DATASET EXTRACT:

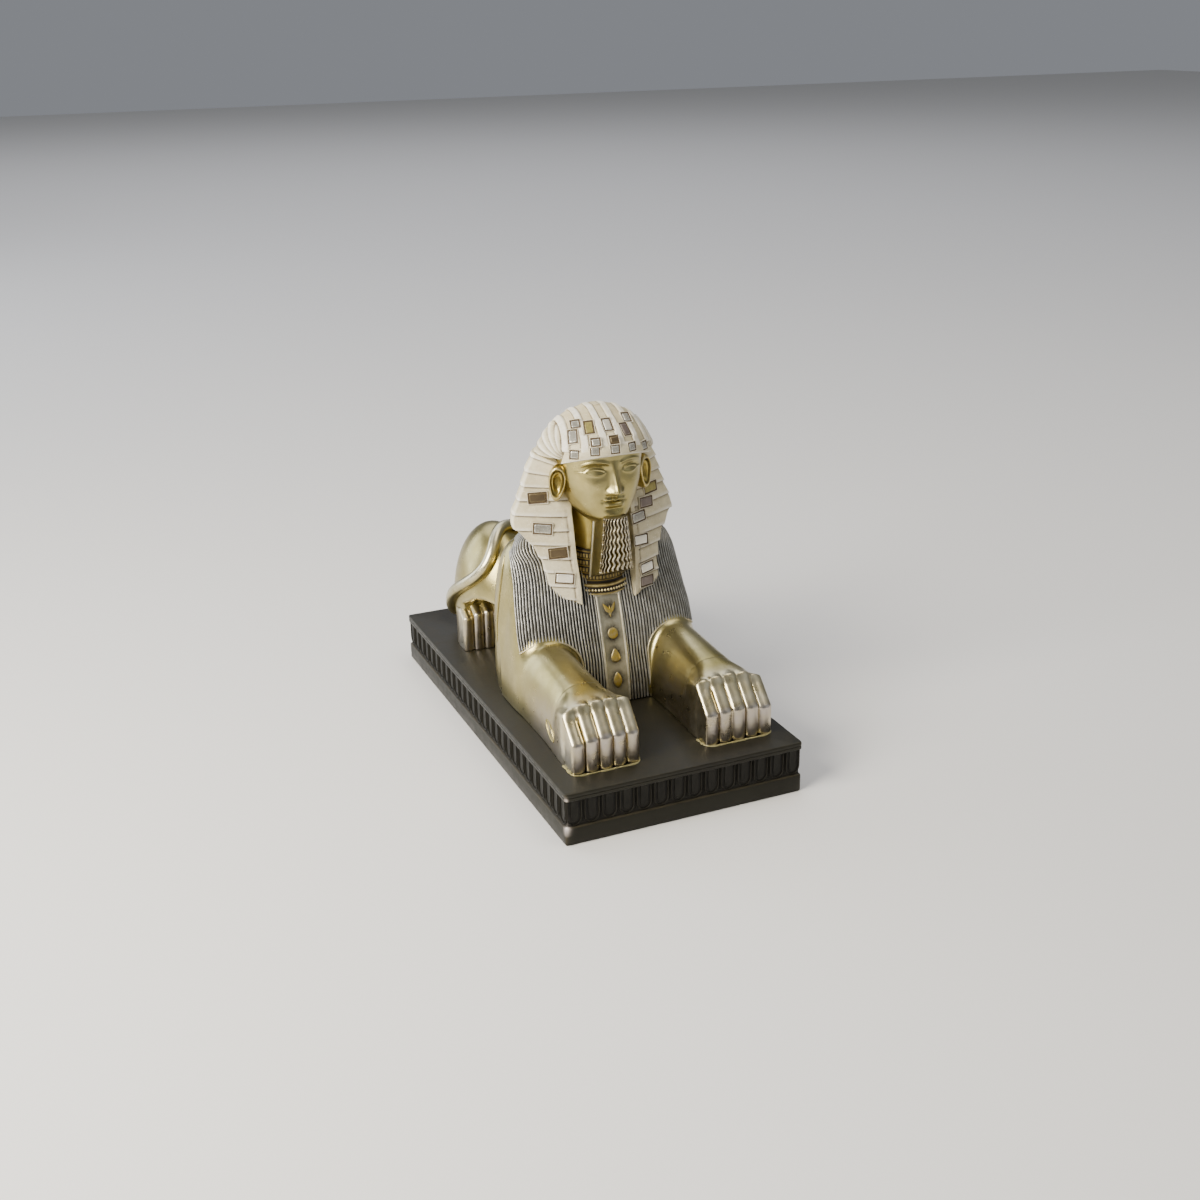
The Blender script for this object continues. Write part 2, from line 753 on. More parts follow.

--

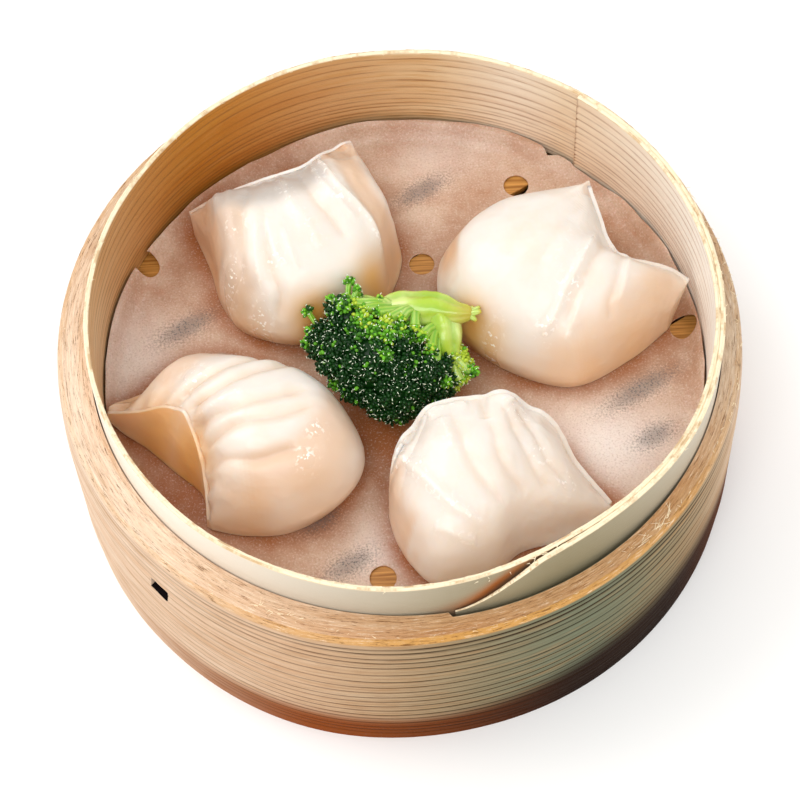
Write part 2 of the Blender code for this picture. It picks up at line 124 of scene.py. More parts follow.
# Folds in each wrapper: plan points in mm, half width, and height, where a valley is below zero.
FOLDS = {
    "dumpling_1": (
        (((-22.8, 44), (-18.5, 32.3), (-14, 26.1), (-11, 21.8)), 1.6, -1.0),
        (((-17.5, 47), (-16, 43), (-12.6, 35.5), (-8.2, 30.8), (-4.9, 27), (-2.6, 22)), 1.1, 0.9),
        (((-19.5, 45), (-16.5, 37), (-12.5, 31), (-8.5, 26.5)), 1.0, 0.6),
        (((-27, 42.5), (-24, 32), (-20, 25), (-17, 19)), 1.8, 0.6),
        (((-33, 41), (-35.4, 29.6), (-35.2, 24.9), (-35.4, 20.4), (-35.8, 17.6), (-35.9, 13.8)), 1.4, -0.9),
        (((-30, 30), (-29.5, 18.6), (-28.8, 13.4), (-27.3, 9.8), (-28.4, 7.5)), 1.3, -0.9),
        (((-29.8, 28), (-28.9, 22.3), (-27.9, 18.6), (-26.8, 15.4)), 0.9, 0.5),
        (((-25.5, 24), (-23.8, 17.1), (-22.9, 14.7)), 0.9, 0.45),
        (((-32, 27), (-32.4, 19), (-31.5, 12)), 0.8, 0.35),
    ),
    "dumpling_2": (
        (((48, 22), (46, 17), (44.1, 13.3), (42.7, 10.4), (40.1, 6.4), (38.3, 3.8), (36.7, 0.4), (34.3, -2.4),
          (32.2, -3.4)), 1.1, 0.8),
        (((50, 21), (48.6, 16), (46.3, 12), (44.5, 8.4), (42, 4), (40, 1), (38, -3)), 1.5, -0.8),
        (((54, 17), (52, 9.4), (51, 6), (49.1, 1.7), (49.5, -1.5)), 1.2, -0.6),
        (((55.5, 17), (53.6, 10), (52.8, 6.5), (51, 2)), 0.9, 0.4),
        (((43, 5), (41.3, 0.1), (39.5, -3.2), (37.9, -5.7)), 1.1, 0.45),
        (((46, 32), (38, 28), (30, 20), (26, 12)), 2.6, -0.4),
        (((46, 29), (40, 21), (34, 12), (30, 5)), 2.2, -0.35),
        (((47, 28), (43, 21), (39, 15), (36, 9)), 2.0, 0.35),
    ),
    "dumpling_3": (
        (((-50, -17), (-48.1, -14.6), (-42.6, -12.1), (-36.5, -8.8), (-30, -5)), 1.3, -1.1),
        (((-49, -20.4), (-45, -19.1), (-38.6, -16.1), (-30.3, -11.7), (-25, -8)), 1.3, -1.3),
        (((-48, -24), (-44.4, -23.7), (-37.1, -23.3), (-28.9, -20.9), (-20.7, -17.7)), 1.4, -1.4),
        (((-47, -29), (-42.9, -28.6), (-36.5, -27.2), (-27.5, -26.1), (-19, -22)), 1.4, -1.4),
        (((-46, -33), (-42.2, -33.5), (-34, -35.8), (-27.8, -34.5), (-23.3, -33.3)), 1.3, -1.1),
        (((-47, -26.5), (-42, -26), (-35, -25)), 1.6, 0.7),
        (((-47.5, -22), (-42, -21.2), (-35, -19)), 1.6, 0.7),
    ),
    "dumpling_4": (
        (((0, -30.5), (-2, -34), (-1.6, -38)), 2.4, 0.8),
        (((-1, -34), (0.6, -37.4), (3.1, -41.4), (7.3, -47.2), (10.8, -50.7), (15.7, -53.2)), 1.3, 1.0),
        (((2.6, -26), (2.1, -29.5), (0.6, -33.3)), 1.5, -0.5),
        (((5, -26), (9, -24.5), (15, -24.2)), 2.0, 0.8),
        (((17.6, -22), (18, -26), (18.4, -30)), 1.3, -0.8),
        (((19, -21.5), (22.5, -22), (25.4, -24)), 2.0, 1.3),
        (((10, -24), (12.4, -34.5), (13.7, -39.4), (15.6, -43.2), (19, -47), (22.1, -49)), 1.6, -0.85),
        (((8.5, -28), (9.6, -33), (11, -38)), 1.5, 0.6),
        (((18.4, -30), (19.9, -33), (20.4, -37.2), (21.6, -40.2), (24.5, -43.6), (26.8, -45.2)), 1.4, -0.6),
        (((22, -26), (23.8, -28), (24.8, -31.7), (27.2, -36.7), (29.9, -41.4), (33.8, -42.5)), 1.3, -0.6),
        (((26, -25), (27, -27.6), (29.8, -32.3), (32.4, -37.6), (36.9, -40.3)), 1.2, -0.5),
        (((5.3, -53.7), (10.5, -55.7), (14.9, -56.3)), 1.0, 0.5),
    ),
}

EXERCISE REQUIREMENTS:
Read the lines above. Gather those in which the string "Blender" is found.

EXERCISE SOLUTION:
The Blender script for this object continues. Write part 2, from line 753 on. More parts follow.
Write part 2 of the Blender code for this picture. It picks up at line 124 of scene.py. More parts follow.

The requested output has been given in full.